Et ça continue
Les blogs libanais commencent à refléter la propagande qui sévit des deux côtés de la frontière. Même si au départ, la plupart des Libanais ont accusé le Hezbollah d'être à l'origine du conflit, beaucoup doutent maintenant et se retournent contre Israël. Comment leur en vouloir ? Impossible de garder la tête froide dans ces circonstances. Beyrouth reste le royaume de la rumeur, et on parle maintenant d'armes prohibées utilisées par Israël. Bientôt, on parlera de viols en série commis par l'armée, puis de charniers et enfin de camps de concentration. Déjà, quelques paroles ou dessins franchement antisémites commencent à éclore ça et là sur les blogs. Les bons vieux réflexes ressurgissent. Les vieux démons aussi : non au Hezbollah, non à Israël, non à la Syrie, non aux Etats-Unis. D'accord, très bien. Mais oui à qui ?

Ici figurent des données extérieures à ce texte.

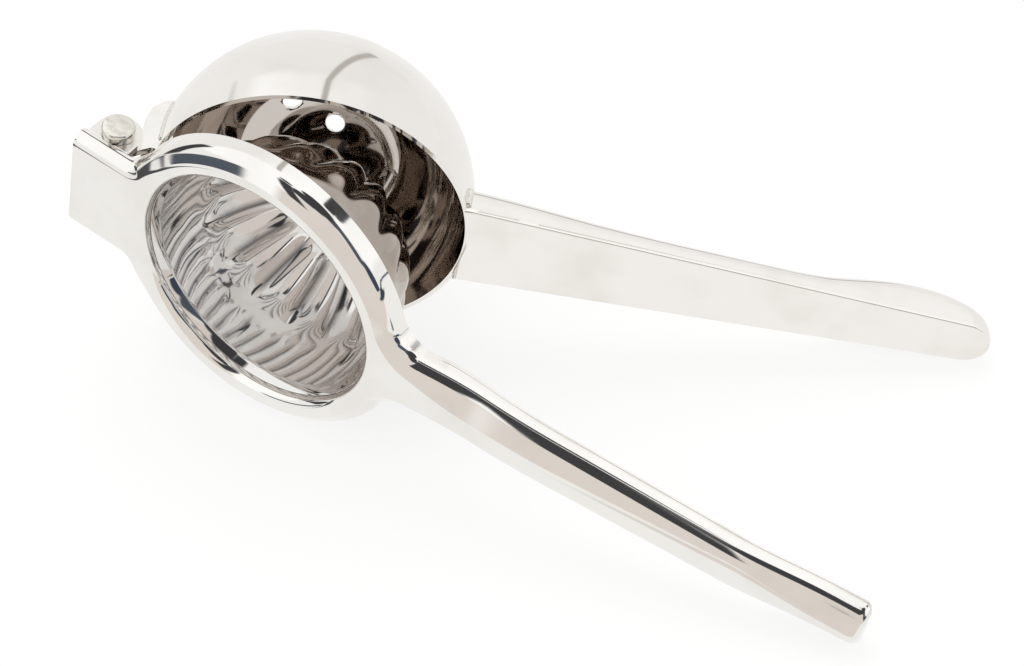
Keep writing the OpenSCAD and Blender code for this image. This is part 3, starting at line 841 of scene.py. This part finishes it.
def addBead(bm, spots, bead):
    # a ring of vertices carried along the spots, swelling at each pass of the torch
    far = 0.0
    rings = []
    angles = [2 * math.pi * k / welds["around"] for k in range(welds["around"])]
    for i, spot in enumerate(spots):
        along = (spots[min(i + 1, len(spots) - 1)] - spots[max(i - 1, 0)]).normalized()
        across = along.cross(Vector(welds["aside"])).normalized()
        up = along.cross(across)
        if i:
            far += (spot - spots[i - 1]).length
        size = bead["r"] * (1 - bead["ripple"] + bead["ripple"] * abs(math.sin(math.pi * far / bead["pitch"])))
        if i in (0, len(spots) - 1):
            size *= welds["endShare"]
        ring = [spot + across * (size * math.cos(a)) + up * (size * math.sin(a)) for a in angles]
        if rings:
            rings.append(rowAfter(bm, rings[-1], closed=True))
            placeRow(rings[-1], ring)
        else:
            rings.append(startRow(bm, ring))
            bm.edges.new((rings[0][-1], rings[0][0]))
    for end in (rings[0], rings[-1]):
        bm.faces.new(end)


def makeWeld(name, lay, body, node, paths, bead):
    bm = bmesh.new()
    for spots in paths:
        addBead(bm, spots, bead)
    bmesh.ops.recalc_face_normals(bm, faces=bm.faces)
    finishPiece(bm, name, lay, body, node, ["weldSteel"], edge=None)


def domeBeadPath(bead):
    r = openingR + bead["out"]
    y = press["lipRound"] + press["lipCollar"] - press["faceH"] + bead["up"]
    turns = [2 * math.pi * i / bead["steps"] for i in range(bead["steps"] + 1)]
    return [Vector((reach + r * math.cos(a), y, r * math.sin(a))) for a in turns]


def bracketBeadPath(bead, side):
    out = bracket["cheekOut"]
    depths = [mix(bead["from"], bracket["cheekD"] - bead["to"], i / bead["steps"]) for i in range(bead["steps"] + 1)]
    return [Vector((cupWallX(y, out), y, side * (out + bead["out"]))) for y in depths]


def gripBeadPath(bead, side):
    corner = reach + math.sqrt(cup["r"] ** 2 - grip["rootH"] ** 2)
    x, z = corner + bead["along"], gripHalf(corner) + bead["out"]
    return [Vector((x, mix(bead["gap"], cup["collar"] - bead["gap"], i / bead["steps"]), side * z))
            for i in range(bead["steps"] + 1)]


makeWeld("domeWeld", pressLay, "press_half", "dome_weld", [domeBeadPath(welds["dome"])], welds["dome"])
makeWeld("bracketWeld", cupLay, "cup_half", "bracket_weld",
         [bracketBeadPath(welds["bracket"], side) for side in (-1, 1)], welds["bracket"])
makeWeld("gripWeld", cupLay, "cup_half", "cup_handle_weld",
         [gripBeadPath(welds["grip"], side) for side in (-1, 1)], welds["grip"])

# camera, placed from the press half: side, rise and roll in degrees, place in millimetres

view = {"side": 24.30, "up": 49.60, "roll": 13.12, "place": (309.77, -432.45, 588.72), "lens": 112.0, "sensor": 36}


def makeCamera():
    side, up, roll = (math.radians(view[key]) for key in ("side", "up", "roll"))
    ahead = Vector((-math.sin(side) * math.cos(up), math.cos(side) * math.cos(up), -math.sin(up)))
    right = Vector((math.cos(side), math.sin(side), 0))
    down = ahead.cross(right)
    c, s = math.cos(roll), math.sin(roll)
    right, down = right * c - down * s, right * s + down * c
    turn = pressLay.to_3x3().normalized()
    columns = Matrix((turn @ right, -(turn @ down), -(turn @ ahead))).transposed()
    data = bpy.data.cameras.new("viewCamera")
    data.lens = view["lens"]
    data.sensor_width = view["sensor"]
    camera = bpy.data.objects.new("viewCamera", data)
    camera.matrix_world = Matrix.Translation(pressLay @ Vector(view["place"])) @ columns.to_4x4()
    bpy.context.scene.collection.objects.link(camera)
    bpy.context.scene.camera = camera


makeCamera()

# floor, world and lamp: white paper in a pale room, and the tones that the polished steel mirrors

# the room's front faces this many degrees from +X, and shadowShare is how much of the shadow the paper shows
studio = {"facing": -66.06043883, "floorHalf": 3.0, "paper": (0.93, 0.925, 0.91, 1), "shadowShare": 0.19,
          "lampPower": 9.0, "lampSize": 1.2, "lampPlace": (-0.5, 0.6, 1.5), "mirrorings": 8}
white = (1, 1, 1, 1)
room = {"soft": (0.94, 0.933, 0.915, 1), "bright": (1.1, 1.1, 1.085, 1), "warm": (0.77, 0.718, 0.667, 1),
        "back": (0.92, 0.905, 0.89, 1), "beam": (0.52, 0.49, 0.46, 1), "slate": (0.085, 0.1, 0.125, 1),
        "smoke": (0.078, 0.078, 0.082, 1), "dark": (0.052, 0.052, 0.055, 1), "blue": (0.05, 0.066, 0.094, 1)}
# on the table: X where a tone starts and is full, Y likewise, Y where it starts to fade and is gone, tone
floorZones = [(-0.01, 0.03, -0.085, -0.1, -4, -5, "warm"), (-0.175, -0.2, -0.14, -0.115, 0, 0.05, "smoke"),
              (0.34, 0.4, -0.31, -0.25, 0.06, 0.14, "blue"), (0.8, 1.1, -0.31, -0.25, 0.5, 0.7, "blue")]
# round the table: side, rise, radius of the full tone, radius where it ends, tone
patches = [(-120, 70, 36, 44, "bright"), (140, 66, 26, 32, "bright"), (84, 26, 16, 22, "bright"),
           (-62, 40, 16, 26, "bright"), (-8, 20, 34, 41, "warm"), (20, 10, 20, 30, "warm"), (10, 48, 16, 22, "warm"),
           (160, 10, 25, 50, "back"), (-41, 39, 2.5, 5, "bright"), (60, 89, 4, 6, "smoke"), (50, 8, 12, 15, "blue"),
           (54, 53, 11, 14, "dark"), (78, 62, 12, 15, "dark"), (25, 68, 12, 15, "dark"), (2, 66, 8, 11, "dark"),
           (107, 42, 4.2, 5.5, "dark"), (102, 36, 3, 4.2, "dark")]
# bands: start, end, half the full width, half the whole width, reach of the full tone and of the whole, tone
bands = [((58, 50), (38, 16), 7.5, 10, 16, 21, "slate"), ((-34.5, 30), (-32, 84), 3.6, 7.2, 25, 28, "dark"),
         ((-70, 27), (-105, 0), 2.4, 4.4, 19, 25, "slate"), ((-144, 31), (-112, 1), 6.5, 9, 17, 23, "dark"),
         ((162, -14), (159, 56), 0.5, 2.2, 31, 40, "beam")]


def makeFloor():
    bm = bmesh.new()
    bmesh.ops.create_grid(bm, x_segments=1, y_segments=1, size=studio["floorHalf"])
    mesh = bpy.data.meshes.new("floor")
    bm.to_mesh(mesh)
    bm.free()
    floor = bpy.data.objects.new("floor", mesh)
    bpy.context.scene.collection.objects.link(floor)
    material, bench = newMaterial("paper")
    seen = bench.wire("LightPath", output="Is Camera Ray")
    glossy = bench.wire("LightPath", output="Is Glossy Ray")
    place = bench.wire("TexCoord", output="Object")
    x, y = (bench.wire("SeparateXYZ", None, {0: place}, axis) for axis in ("X", "Y"))
    shown = room["soft"]
    for xFrom, xFull, yFrom, yFull, yFade, yGone, tone in floorZones:
        mask = bench.spread(x, xFrom, xFull) * bench.spread(y, yFrom, yFull) * bench.spread(y, yGone, yFade)
        shown = bench.blendColours(mask, shown, room[tone])
    paper = bench.wire("BsdfDiffuse", None, {"Color": studio["paper"]})
    glow = bench.wire("Emission", None, {"Color": bench.blendColours(glossy, white, shown), "Strength": 1.0})
    surface = bench.wire("MixShader", None, {0: seen * (1 - studio["shadowShare"]) + glossy, 1: paper, 2: glow})
    bench.add("OutputMaterial", None, {"Surface": surface})
    mesh.materials.append(material)


makeFloor()


def cosine(degrees):
    return math.cos(math.radians(degrees))


def sineSquare(degrees):
    return math.sin(math.radians(degrees)) ** 2


def compass(side, up):
    # a direction by its angle to the right of where the room's front faces, and its rise, in degrees
    turn, rise = math.radians(studio["facing"] + side), math.radians(up)
    return Vector((math.cos(rise) * math.cos(turn), math.cos(rise) * math.sin(turn), math.sin(rise)))


def makeWorld():
    world = bpy.data.worlds.new("studio")
    bpy.context.scene.world = world
    world.use_nodes = True
    bench = Bench(world.node_tree)
    glossy = bench.wire("LightPath", output="Is Glossy Ray")
    way = bench.wire("TexCoord", output="Generated")
    sight = room["soft"]
    for side, up, full, end, tone in patches:
        mask = bench.spread(bench.dot(way, compass(side, up)), cosine(end), cosine(full))
        sight = bench.blendColours(mask, sight, room[tone])
    for start, end, full, width, reached, gone, tone in bands:
        start, end = compass(*start), compass(*end)
        off = bench.dot(way, start.cross(end).normalized())
        along = bench.dot(way, (start + end).normalized())
        mask = bench.spread(off * off, sineSquare(width), sineSquare(full))
        mask *= bench.spread(along, cosine(gone), cosine(reached))
        sight = bench.blendColours(mask, sight, room[tone])
    sky = bench.blendColours(glossy, white, sight)
    surface = bench.wire("Background", None, {"Color": sky, "Strength": 1.0})
    bench.add("OutputWorld", None, {"Surface": surface})


makeWorld()


def makeLamp():
    data = bpy.data.lights.new("softBox", "AREA")
    data.shape = "SQUARE"
    data.size = studio["lampSize"]
    data.energy = studio["lampPower"]
    lamp = bpy.data.objects.new("softBox", data)
    place = Vector(studio["lampPlace"])
    lamp.matrix_world = Matrix.Translation(place) @ place.to_track_quat("Z", "Y").to_matrix().to_4x4()
    lamp.visible_glossy = False
    bpy.context.scene.collection.objects.link(lamp)


makeLamp()
bpy.context.scene.view_settings.view_transform = "Standard"
bpy.context.scene.cycles.glossy_bounces = studio["mirrorings"]  # the cup's inside mirrors itself many times
print("studio ready")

De leur côté, les Israéliens se font un devoir d'intervenir sur chaque post de chaque blog. Un semblant de dialogue s'installe, mais toujors les mêmes arguments. Non, il n'était pas facile pour les Libanais de se débarrasser du Hezbollah. Et oui, les fermes de Chebaa ne sont pas libanaises, mais elles ne sont pas israéliennes non plus. Il serait peut-être temps pour chacun de penser au-delà de la rhétorique de guerre, parce que nos dirigeants de tous bords éprouvent de la difficulté à le faire. Je continue à tirer mon chapeau à Siniora, le premier ministre libanais, qui poursuit la seule voie possible pour son pays : la diplomatie.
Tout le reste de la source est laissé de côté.